*WHAT THE TASK REQUIRES:*
Reproduce exactly the lines from the top of the records below through the line holding "nodes to one".

(Rows from a 3D modeling dataset)

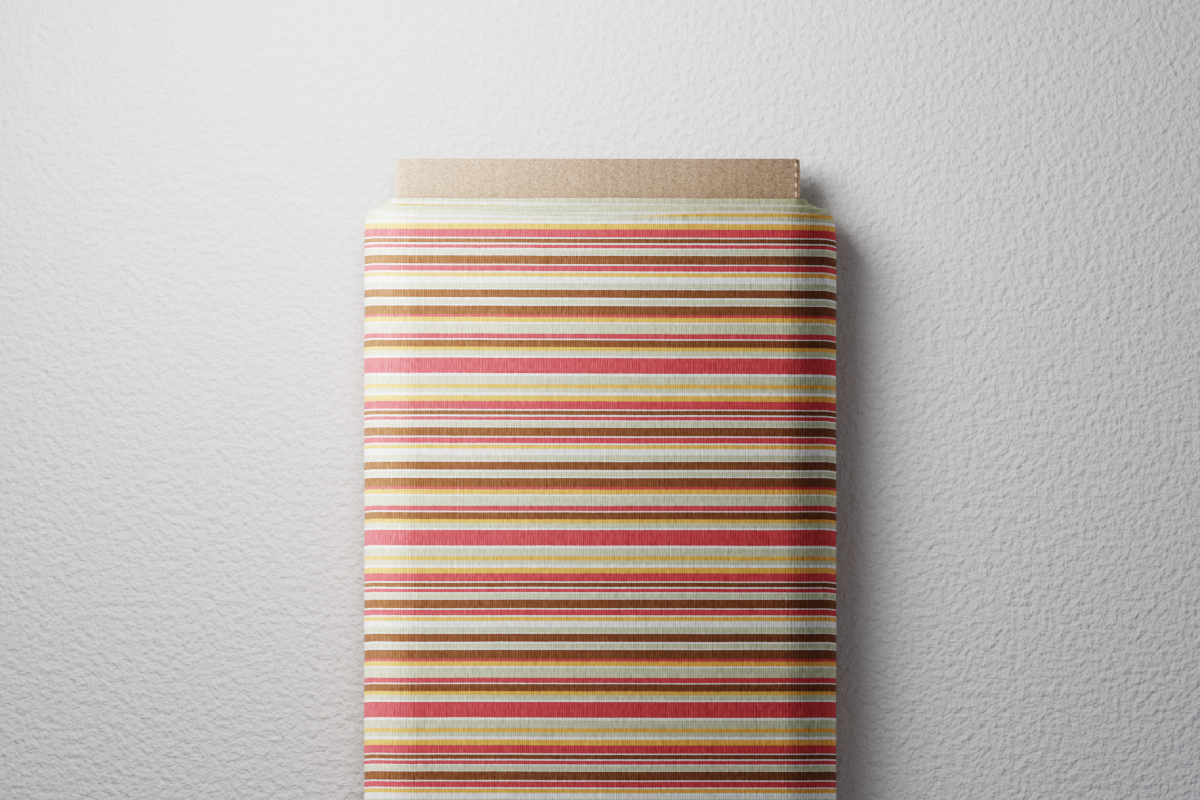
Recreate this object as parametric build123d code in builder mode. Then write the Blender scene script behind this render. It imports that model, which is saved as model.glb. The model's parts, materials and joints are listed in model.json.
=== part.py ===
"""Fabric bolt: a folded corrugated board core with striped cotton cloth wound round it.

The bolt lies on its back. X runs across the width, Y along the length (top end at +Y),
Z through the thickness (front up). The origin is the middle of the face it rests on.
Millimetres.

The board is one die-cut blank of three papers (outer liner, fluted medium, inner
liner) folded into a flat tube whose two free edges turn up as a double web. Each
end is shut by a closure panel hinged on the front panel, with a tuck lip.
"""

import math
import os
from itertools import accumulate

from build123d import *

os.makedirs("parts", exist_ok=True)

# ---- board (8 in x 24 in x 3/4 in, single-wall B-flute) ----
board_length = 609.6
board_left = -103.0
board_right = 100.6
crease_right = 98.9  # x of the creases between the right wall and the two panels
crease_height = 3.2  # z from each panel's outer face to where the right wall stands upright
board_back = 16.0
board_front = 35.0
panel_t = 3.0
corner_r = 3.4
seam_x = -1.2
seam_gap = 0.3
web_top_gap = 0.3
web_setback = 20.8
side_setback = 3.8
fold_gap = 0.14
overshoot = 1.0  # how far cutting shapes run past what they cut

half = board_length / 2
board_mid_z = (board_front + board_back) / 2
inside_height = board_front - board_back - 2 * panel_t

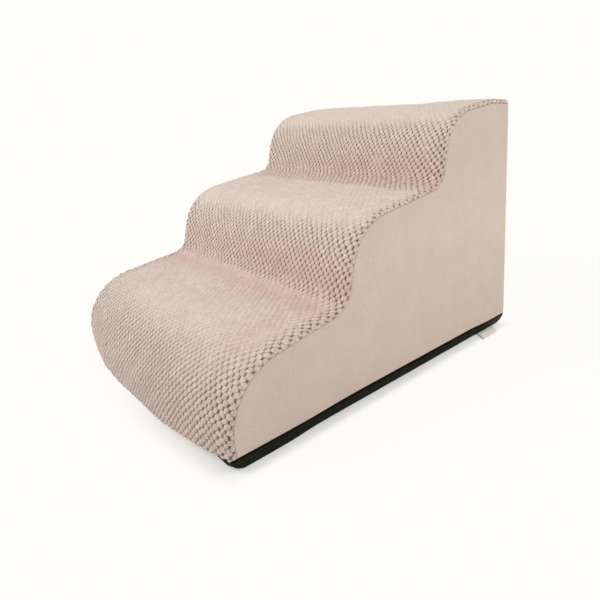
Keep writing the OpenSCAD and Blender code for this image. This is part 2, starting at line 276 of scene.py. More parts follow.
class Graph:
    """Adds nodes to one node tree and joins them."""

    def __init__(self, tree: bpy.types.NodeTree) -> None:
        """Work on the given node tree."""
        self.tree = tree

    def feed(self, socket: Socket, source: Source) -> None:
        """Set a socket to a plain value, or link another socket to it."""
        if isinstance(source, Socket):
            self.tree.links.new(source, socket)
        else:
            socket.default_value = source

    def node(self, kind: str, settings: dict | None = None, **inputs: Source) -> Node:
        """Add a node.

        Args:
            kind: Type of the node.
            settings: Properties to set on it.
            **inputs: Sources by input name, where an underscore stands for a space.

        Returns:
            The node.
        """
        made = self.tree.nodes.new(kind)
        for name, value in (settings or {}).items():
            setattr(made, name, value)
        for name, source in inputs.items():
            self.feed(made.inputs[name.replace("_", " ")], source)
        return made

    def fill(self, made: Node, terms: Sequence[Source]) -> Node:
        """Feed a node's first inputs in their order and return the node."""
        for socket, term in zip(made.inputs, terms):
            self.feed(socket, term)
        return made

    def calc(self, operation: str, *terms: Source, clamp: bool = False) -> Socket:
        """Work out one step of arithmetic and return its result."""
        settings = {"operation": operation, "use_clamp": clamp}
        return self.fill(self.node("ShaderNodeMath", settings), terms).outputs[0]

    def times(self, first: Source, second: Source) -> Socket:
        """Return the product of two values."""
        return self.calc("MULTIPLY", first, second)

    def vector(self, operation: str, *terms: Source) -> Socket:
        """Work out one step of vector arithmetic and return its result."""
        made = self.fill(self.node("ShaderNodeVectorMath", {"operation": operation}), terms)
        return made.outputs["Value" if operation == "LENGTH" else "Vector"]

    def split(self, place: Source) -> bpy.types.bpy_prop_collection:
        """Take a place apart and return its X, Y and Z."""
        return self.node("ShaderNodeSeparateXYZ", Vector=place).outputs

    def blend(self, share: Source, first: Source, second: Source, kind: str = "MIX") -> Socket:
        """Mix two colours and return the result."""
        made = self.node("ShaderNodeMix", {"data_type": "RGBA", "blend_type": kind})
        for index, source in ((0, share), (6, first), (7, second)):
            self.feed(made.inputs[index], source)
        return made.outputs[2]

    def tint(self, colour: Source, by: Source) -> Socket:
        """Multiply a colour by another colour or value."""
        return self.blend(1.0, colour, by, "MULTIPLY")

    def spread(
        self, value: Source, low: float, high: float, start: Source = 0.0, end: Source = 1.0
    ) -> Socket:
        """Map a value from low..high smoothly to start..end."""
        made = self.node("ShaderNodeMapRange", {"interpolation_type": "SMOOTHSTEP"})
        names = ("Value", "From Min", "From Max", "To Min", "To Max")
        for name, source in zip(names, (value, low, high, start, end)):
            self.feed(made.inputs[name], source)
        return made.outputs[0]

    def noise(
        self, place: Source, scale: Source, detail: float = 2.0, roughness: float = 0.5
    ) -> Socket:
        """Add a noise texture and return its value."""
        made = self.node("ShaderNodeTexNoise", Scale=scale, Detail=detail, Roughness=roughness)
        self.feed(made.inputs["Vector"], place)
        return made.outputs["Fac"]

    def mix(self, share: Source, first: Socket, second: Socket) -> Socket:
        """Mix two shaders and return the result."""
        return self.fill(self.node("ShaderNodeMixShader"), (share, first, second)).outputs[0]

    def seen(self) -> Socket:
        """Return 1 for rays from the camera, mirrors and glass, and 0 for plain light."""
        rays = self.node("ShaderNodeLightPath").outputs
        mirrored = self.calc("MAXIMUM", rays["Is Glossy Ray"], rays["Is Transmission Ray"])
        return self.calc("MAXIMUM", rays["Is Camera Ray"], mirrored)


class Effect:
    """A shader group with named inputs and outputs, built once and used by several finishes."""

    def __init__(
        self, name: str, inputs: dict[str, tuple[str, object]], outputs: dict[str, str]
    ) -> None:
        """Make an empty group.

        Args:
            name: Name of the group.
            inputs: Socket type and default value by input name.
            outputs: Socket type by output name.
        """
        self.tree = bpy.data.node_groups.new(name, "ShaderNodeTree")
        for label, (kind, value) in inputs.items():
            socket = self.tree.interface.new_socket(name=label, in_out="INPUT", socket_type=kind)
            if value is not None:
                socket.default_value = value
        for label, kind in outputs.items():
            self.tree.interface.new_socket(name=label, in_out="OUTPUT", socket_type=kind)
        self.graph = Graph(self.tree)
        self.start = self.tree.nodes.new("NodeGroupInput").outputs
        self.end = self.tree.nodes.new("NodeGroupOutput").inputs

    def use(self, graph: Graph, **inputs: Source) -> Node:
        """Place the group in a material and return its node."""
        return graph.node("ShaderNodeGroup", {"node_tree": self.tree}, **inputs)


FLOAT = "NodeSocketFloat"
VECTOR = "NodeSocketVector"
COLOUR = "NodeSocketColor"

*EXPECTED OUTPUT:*
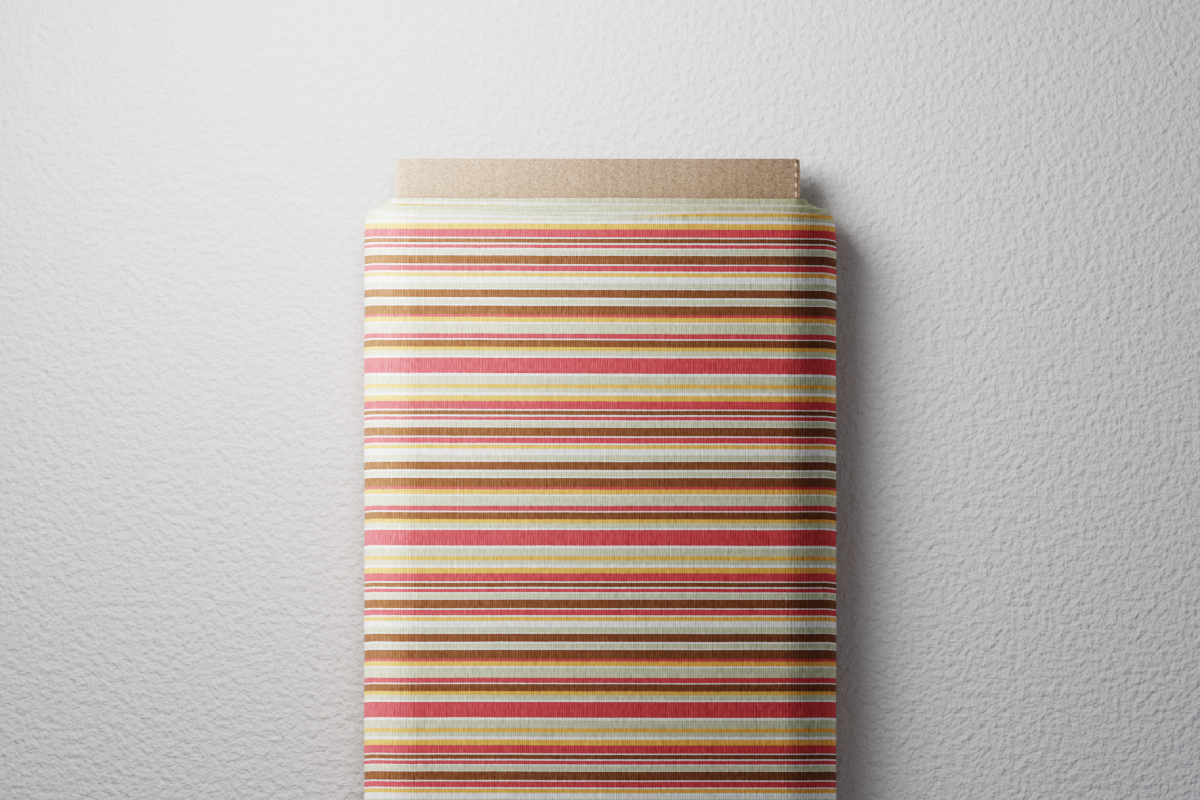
Recreate this object as parametric build123d code in builder mode. Then write the Blender scene script behind this render. It imports that model, which is saved as model.glb. The model's parts, materials and joints are listed in model.json.
=== part.py ===
"""Fabric bolt: a folded corrugated board core with striped cotton cloth wound round it.

The bolt lies on its back. X runs across the width, Y along the length (top end at +Y),
Z through the thickness (front up). The origin is the middle of the face it rests on.
Millimetres.

The board is one die-cut blank of three papers (outer liner, fluted medium, inner
liner) folded into a flat tube whose two free edges turn up as a double web. Each
end is shut by a closure panel hinged on the front panel, with a tuck lip.
"""

import math
import os
from itertools import accumulate

from build123d import *

os.makedirs("parts", exist_ok=True)

# ---- board (8 in x 24 in x 3/4 in, single-wall B-flute) ----
board_length = 609.6
board_left = -103.0
board_right = 100.6
crease_right = 98.9  # x of the creases between the right wall and the two panels
crease_height = 3.2  # z from each panel's outer face to where the right wall stands upright
board_back = 16.0
board_front = 35.0
panel_t = 3.0
corner_r = 3.4
seam_x = -1.2
seam_gap = 0.3
web_top_gap = 0.3
web_setback = 20.8
side_setback = 3.8
fold_gap = 0.14
overshoot = 1.0  # how far cutting shapes run past what they cut

half = board_length / 2
board_mid_z = (board_front + board_back) / 2
inside_height = board_front - board_back - 2 * panel_t

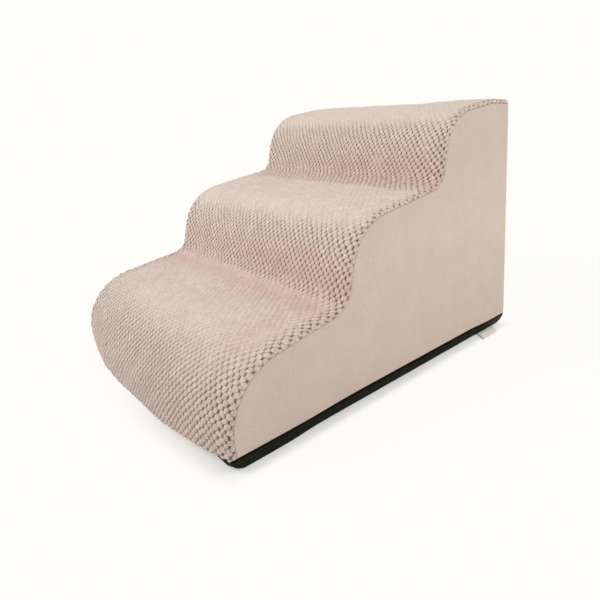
Keep writing the OpenSCAD and Blender code for this image. This is part 2, starting at line 276 of scene.py. More parts follow.
class Graph:
    """Adds nodes to one node tree and joins them."""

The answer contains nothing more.